New Insights Into the Pathogenesis of Alzheimer's Disease

Abstract

Alzheimer's disease (AD), a common neurodegenerative disease in the elderly and the most prevalent cause of dementia, is characterized by progressive cognitive impairment. The prevalence of AD continues to increase worldwide, becoming a great healthcare challenge of the twenty-first century. In the more than 110 years since AD was discovered, many related pathogenic mechanisms have been proposed, and the most recognized hypotheses are the amyloid and tau hypotheses. However, almost all clinical trials targeting these mechanisms have not identified any effective methods to treat AD. Scientists are gradually moving away from the simple assumption, as proposed in the original amyloid hypothesis, to new theories of pathogenesis, including gamma oscillations, prion transmission, cerebral vasoconstriction, growth hormone secretagogue receptor 1α (GHSR1α)-mediated mechanism, and infection. To place these findings in context, we first reviewed the neuropathology of AD and further discussed new insights in the pathogenesis of AD.

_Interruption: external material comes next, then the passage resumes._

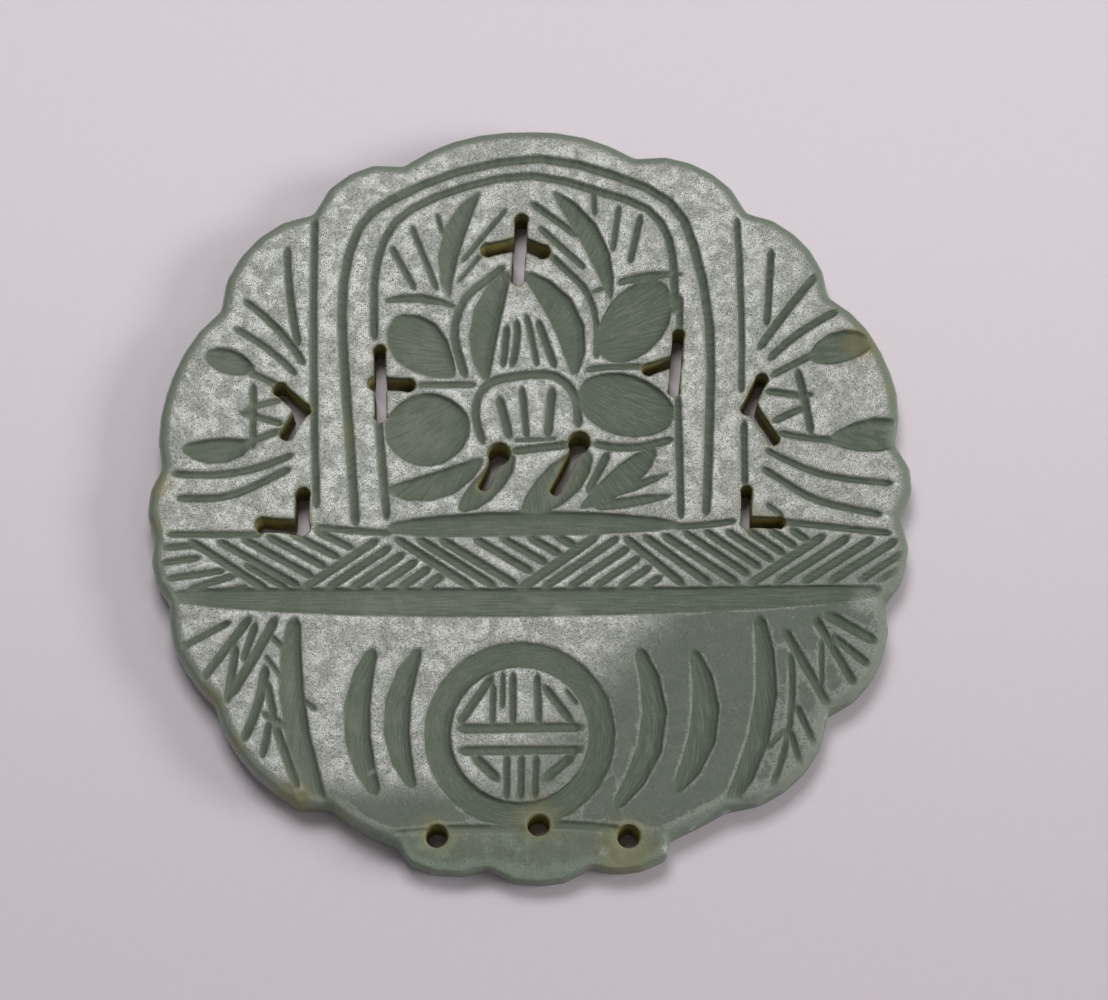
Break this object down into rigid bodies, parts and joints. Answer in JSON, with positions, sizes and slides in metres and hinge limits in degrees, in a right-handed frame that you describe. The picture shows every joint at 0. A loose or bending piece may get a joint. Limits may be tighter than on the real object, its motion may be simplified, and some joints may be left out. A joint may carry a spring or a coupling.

Keywords: Alzheimer's disease; amyloid; gamma rhythm; ghrelin; infection; pericytes; prions; tauopathies.

Figure 1

Schematic diagram of the progressive cleavages of the amyloid beta (Aβ) precursor protein (APP) transmembrane domain. Aβ peptide is generated from APP processing via the amyloidogenic pathway (B). (A,C) are non-amyloidogenic pathological pathway under physiological conditions.

Figure 2

A series of studies from Li-Huei Tsai indicating that gamma stimulations ameliorate pathology and cognitive impairment in Alzheimer's disease (AD). (A) Gamma induced by optogenetic stimuli reduced amyloid beta (Aβ) production in CA1, increased number and cell body diameter of microglia, and reduced the process length of microglia compared with the control group, indicating an engulfing state of microglia. The percentage of microglia co-localized with Aβ in the cell body increased, suggesting that gamma stimulation triggers microglia to increase Aβ uptake. (B) Gamma induced by light flicker reduces Aβ levels and plaque load in the visual cortex (VC). Microglia changes similar to (A), except that the number does not change. (C) In 5xFAD mice, 40-Hz auditory stimulation improves memory performance and reduces amyloid load and tau phosphorylation and seeding in the auditory cortex (AC) and hippocampus. The changes of microglia similar to (A) and the number of astrocytes increased. Furthermore, blood vessel diameter increased. (D) Combined auditory and visual stimulation induces a clustering phenotype response by microglia and reduces amyloid load across broad cortical regions.

Figure 3

Pathways regulating growth hormone secretagogue receptor 1α (GHSR1α)/dopamine receptor D1 (DRD1) interaction by amyloid beta (Aβ) in the hippocampus of patients with Alzheimer's disease (AD). Aβ binds directly to GHSR1α and inhibits the activation of GHSR1α and prevented GHSR1α/DRD1 heterodimerization, resulting in synaptic plasticity damage and memory loss. In a mouse model of AD, simultaneous use of the selective GHSR1α agonist MK0677 and the selective DRD1 agonist SKF81297 rescued GHSR1α function from Aβ inhibition, thereby reducing hippocampal synaptic damage and improving spatial memory.

Figure 4

Pathways regulating contractile process of a pericyte around a capillary in the brain. Amyloid beta (Aβ) generates reactive oxygen species (ROS) (via NOX4), which evoke the release of endothelin (ET)-1, which can activate contraction by binding to ETA. These lead to the release of Ca2⁺, which evokes contraction of pericytes and brain capillaries, which leads to a decrease of the glucose and oxygen supply to the brain tissue. This pathway can be inhibited by blocking NOX4 with GKT137831 (GKT), blocking ETA receptors with BQ-123, and blocking the ET-evoked contraction by C-type natriuretic peptide (CNP).

Figure 5

Porphyromonas gingivalis in Alzheimer's disease brains. Porphyromonas gingivalis were identified in the brain of Alzheimer's disease patients and relate to Aβ, tau, and APOE by gingipains. (A) Loss of biological function of Aβ as an antimicrobial peptide after APP mutation may lead to further infections. The infection with P. gingivalis results in brain infection of mice and induction of A1-42, which is toxic to host cells. (B) Gingipain proteolysis cause direct damage or activation of procaspase-3 (which can be cleaved to activate caspase-3), resulting in Tau phosphorylation and tau cleavage change. (C) APOE4 may be more vulnerable to gingipain cracking, producing neurotoxic APOE fragments and resulting in decreased innate immune function.